## TASK GOAL
Repeat all of the data precisely.

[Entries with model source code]
* * *

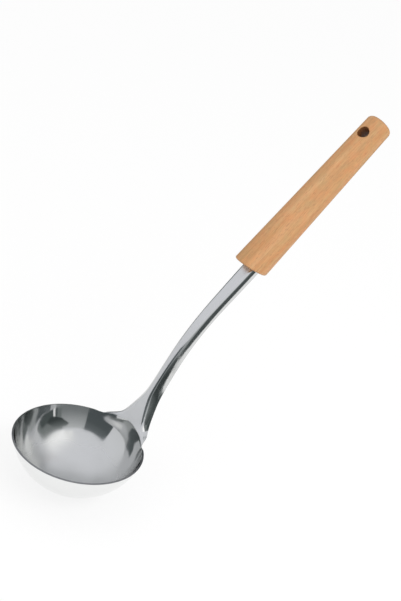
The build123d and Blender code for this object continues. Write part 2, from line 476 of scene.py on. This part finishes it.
# %% The sections of the shank: place, half width, hollow, spread, depth and lean
SECTIONS = (
    (-4.0, 22.00, 4.40, 0.00, 0.76, 0.00),
    (-1.6, 22.00, 4.20, 0.00, 1.01, 0.00),
    (0.00, 21.80, 4.00, 0.20, 1.58, 0.20),
    (2.20, 17.83, 2.00, 0.59, 4.41, 0.90),
    (4.32, 14.06, 0.68, 1.17, 4.91, 1.00),
    (7.20, 11.18, 0.00, 1.87, 5.04, 1.00),
    (12.0, 8.54, 0.00, 2.73, 5.17, 1.00),
    (16.0, 6.81, 0.00, 3.28, 5.36, 1.00),
    (20.6, 5.13, 0.00, 3.63, 5.61, 1.00),
    (25.4, 3.74, 0.00, 3.82, 5.86, 1.00),
    (31.2, 2.65, 0.00, 3.90, 6.17, 1.00),
    (50.0, 2.49, 0.00, 3.24, 6.30, 1.00),
    (70.0, 3.46, 0.00, 1.80, 6.30, 1.00),
    (95.0, 4.15, 0.00, 1.05, 6.30, 1.00),
    (SHANK_END, 5.00, 0.00, 0.90, 6.30, 1.00),
    (SHANK_END + TANG_LENGTH, 5.00, 0.00, 0.90, 6.30, 1.00),
)


def section_at(along):
    """Half width, hollow, spread, depth and lean of the section at a place."""
    rows = [row for row in SECTIONS if row[0] <= along]
    index = min(max(len(rows) - 1, 0), len(SECTIONS) - 2)
    low, high = SECTIONS[index], SECTIONS[index + 1]
    before, after = SECTIONS[max(index - 1, 0)], SECTIONS[min(index + 2, len(SECTIONS) - 1)]
    step = high[0] - low[0]
    share = min(max((along - low[0]) / step, 0), 1)
    values = []
    for column in range(1, 6):
        rate = (high[column] - low[column]) / step
        low_rate = (high[column] - before[column]) / (high[0] - before[0])
        high_rate = (after[column] - low[column]) / (after[0] - low[0])
        bend = (low_rate - rate) * (1 - share) - (high_rate - rate) * share
        values.append(low[column] + share * step * (rate + bend * (1 - share)))
    return values


narrowest = min(section_at(along)[0] for along in range(int(SHANK_END)))
print("front face at its narrowest, half of it:", round(narrowest, 2))

# %% [markdown]
# ### Points of a section
# A section is drawn from the middle of its front face outwards: the front, the round of
# the bend, and the flange, which gets a slight crown as pressed metal has. A lean of 0
# stands for a level section and 1 for one that is square to the line.

# %% Points of the front face and of the flanges
BEND_ROUND = 1.8
BEND_MIDDLE = 0.26
FLANGE_CROWN = 0.3


def section_axes(along, lean):
    """Origin of the section and its forward direction."""
    origin, slope = on_line(along)
    facing = pi / 2 + (slope - pi / 2) * lean
    return origin, Vector((-sin(facing), 0, cos(facing)))


def front_point(along, across):
    """Point of the front face; across runs from -1 at one bend to 1 at the other."""
    half_width, hollow, spread_out, depth, lean = section_at(along)
    origin, forward = section_axes(along, lean)
    corner = min(BEND_ROUND, sqrt(spread_out**2 + depth**2) / 2, half_width / 2)
    shoulder = half_width - corner
    return origin + forward * hollow * across**2 + Vector((0, shoulder * across, 0))


def flange_point(along, side, step):
    """Point of a bend or flange: step 1 is in the bend, 2 at its end, 4 at the free edge."""
    half_width, hollow, spread_out, depth, lean = section_at(along)
    origin, forward = section_axes(along, lean)
    leg = sqrt(spread_out**2 + depth**2)
    corner = min(BEND_ROUND, leg / 2, half_width / 2)
    crease = hollow * (1 + 2 * corner / (half_width - corner))
    in_bend = BEND_MIDDLE * corner
    crown = FLANGE_CROWN * min(leg / depth, 1)
    down = {1: in_bend, 2: corner, 3: (leg + corner) / 2, 4: leg}[step] / leg
    inset = {1: in_bend, 2: 0, 3: -crown, 4: 0}[step]
    width = half_width + spread_out * down - inset
    return origin + forward * (crease - depth * down) + Vector((0, side * width, 0))


# %% [markdown]
# ### The crease between bowl and neck
# Inside the bowl the wall runs up past the rim until it meets the front of the neck in
# a sharp crease, highest in the middle. Sixteen edges of the rim are lifted onto that
# crease. It is found by walking up the neck's front until the bowl's ball is left.

# %% Lift part of the rim onto the crease
FAN_STEPS = 8
WALK_STEP = 0.01


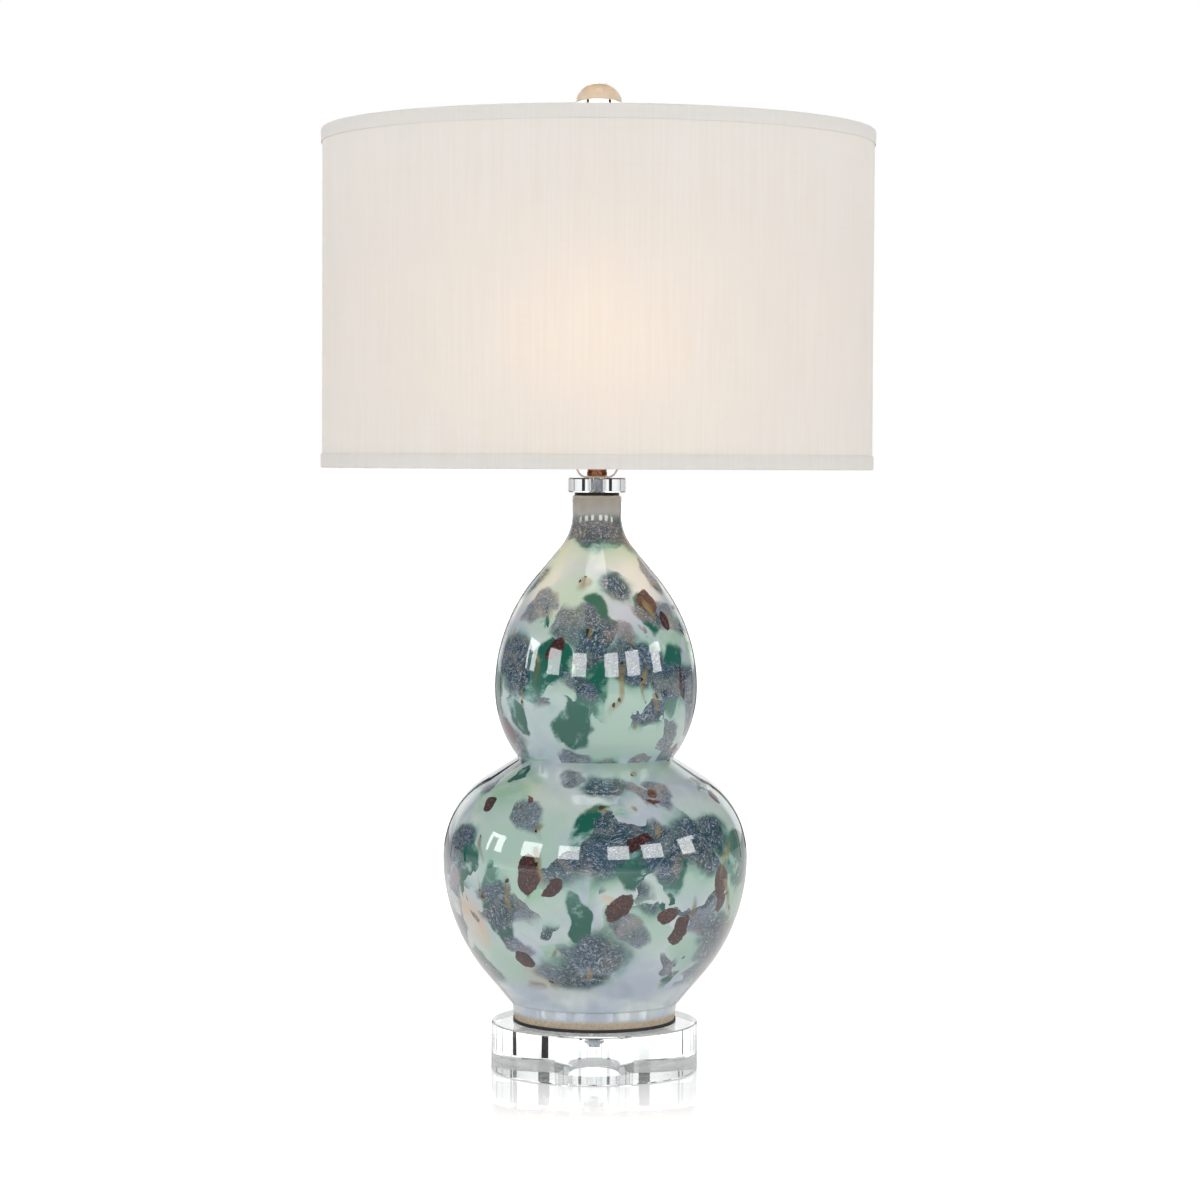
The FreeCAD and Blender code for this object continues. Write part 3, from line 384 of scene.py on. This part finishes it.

* * *

## OUTPUT BELOW
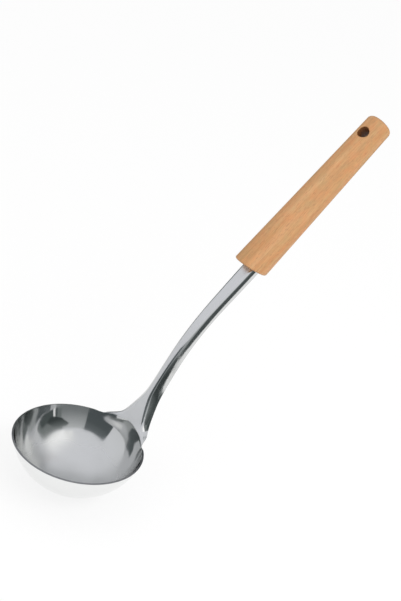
The build123d and Blender code for this object continues. Write part 2, from line 476 of scene.py on. This part finishes it.
# %% The sections of the shank: place, half width, hollow, spread, depth and lean
SECTIONS = (
    (-4.0, 22.00, 4.40, 0.00, 0.76, 0.00),
    (-1.6, 22.00, 4.20, 0.00, 1.01, 0.00),
    (0.00, 21.80, 4.00, 0.20, 1.58, 0.20),
    (2.20, 17.83, 2.00, 0.59, 4.41, 0.90),
    (4.32, 14.06, 0.68, 1.17, 4.91, 1.00),
    (7.20, 11.18, 0.00, 1.87, 5.04, 1.00),
    (12.0, 8.54, 0.00, 2.73, 5.17, 1.00),
    (16.0, 6.81, 0.00, 3.28, 5.36, 1.00),
    (20.6, 5.13, 0.00, 3.63, 5.61, 1.00),
    (25.4, 3.74, 0.00, 3.82, 5.86, 1.00),
    (31.2, 2.65, 0.00, 3.90, 6.17, 1.00),
    (50.0, 2.49, 0.00, 3.24, 6.30, 1.00),
    (70.0, 3.46, 0.00, 1.80, 6.30, 1.00),
    (95.0, 4.15, 0.00, 1.05, 6.30, 1.00),
    (SHANK_END, 5.00, 0.00, 0.90, 6.30, 1.00),
    (SHANK_END + TANG_LENGTH, 5.00, 0.00, 0.90, 6.30, 1.00),
)


def section_at(along):
    """Half width, hollow, spread, depth and lean of the section at a place."""
    rows = [row for row in SECTIONS if row[0] <= along]
    index = min(max(len(rows) - 1, 0), len(SECTIONS) - 2)
    low, high = SECTIONS[index], SECTIONS[index + 1]
    before, after = SECTIONS[max(index - 1, 0)], SECTIONS[min(index + 2, len(SECTIONS) - 1)]
    step = high[0] - low[0]
    share = min(max((along - low[0]) / step, 0), 1)
    values = []
    for column in range(1, 6):
        rate = (high[column] - low[column]) / step
        low_rate = (high[column] - before[column]) / (high[0] - before[0])
        high_rate = (after[column] - low[column]) / (after[0] - low[0])
        bend = (low_rate - rate) * (1 - share) - (high_rate - rate) * share
        values.append(low[column] + share * step * (rate + bend * (1 - share)))
    return values


narrowest = min(section_at(along)[0] for along in range(int(SHANK_END)))
print("front face at its narrowest, half of it:", round(narrowest, 2))

# %% [markdown]
# ### Points of a section
# A section is drawn from the middle of its front face outwards: the front, the round of
# the bend, and the flange, which gets a slight crown as pressed metal has. A lean of 0
# stands for a level section and 1 for one that is square to the line.

# %% Points of the front face and of the flanges
BEND_ROUND = 1.8
BEND_MIDDLE = 0.26
FLANGE_CROWN = 0.3


def section_axes(along, lean):
    """Origin of the section and its forward direction."""
    origin, slope = on_line(along)
    facing = pi / 2 + (slope - pi / 2) * lean
    return origin, Vector((-sin(facing), 0, cos(facing)))


def front_point(along, across):
    """Point of the front face; across runs from -1 at one bend to 1 at the other."""
    half_width, hollow, spread_out, depth, lean = section_at(along)
    origin, forward = section_axes(along, lean)
    corner = min(BEND_ROUND, sqrt(spread_out**2 + depth**2) / 2, half_width / 2)
    shoulder = half_width - corner
    return origin + forward * hollow * across**2 + Vector((0, shoulder * across, 0))


def flange_point(along, side, step):
    """Point of a bend or flange: step 1 is in the bend, 2 at its end, 4 at the free edge."""
    half_width, hollow, spread_out, depth, lean = section_at(along)
    origin, forward = section_axes(along, lean)
    leg = sqrt(spread_out**2 + depth**2)
    corner = min(BEND_ROUND, leg / 2, half_width / 2)
    crease = hollow * (1 + 2 * corner / (half_width - corner))
    in_bend = BEND_MIDDLE * corner
    crown = FLANGE_CROWN * min(leg / depth, 1)
    down = {1: in_bend, 2: corner, 3: (leg + corner) / 2, 4: leg}[step] / leg
    inset = {1: in_bend, 2: 0, 3: -crown, 4: 0}[step]
    width = half_width + spread_out * down - inset
    return origin + forward * (crease - depth * down) + Vector((0, side * width, 0))


# %% [markdown]
# ### The crease between bowl and neck
# Inside the bowl the wall runs up past the rim until it meets the front of the neck in
# a sharp crease, highest in the middle. Sixteen edges of the rim are lifted onto that
# crease. It is found by walking up the neck's front until the bowl's ball is left.

# %% Lift part of the rim onto the crease
FAN_STEPS = 8
WALK_STEP = 0.01


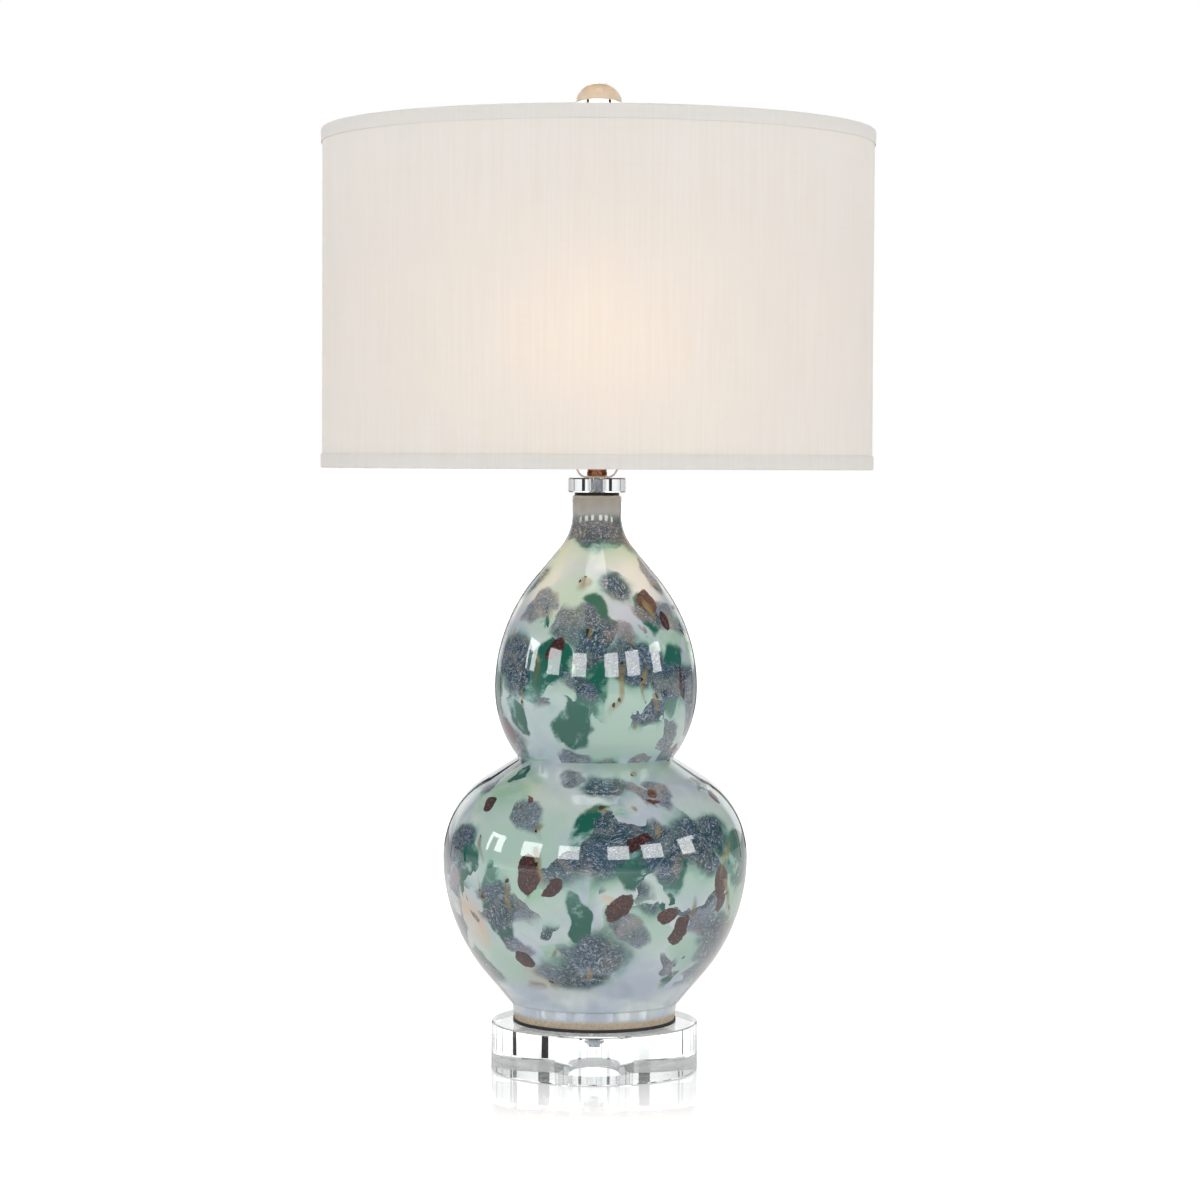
The FreeCAD and Blender code for this object continues. Write part 3, from line 384 of scene.py on. This part finishes it.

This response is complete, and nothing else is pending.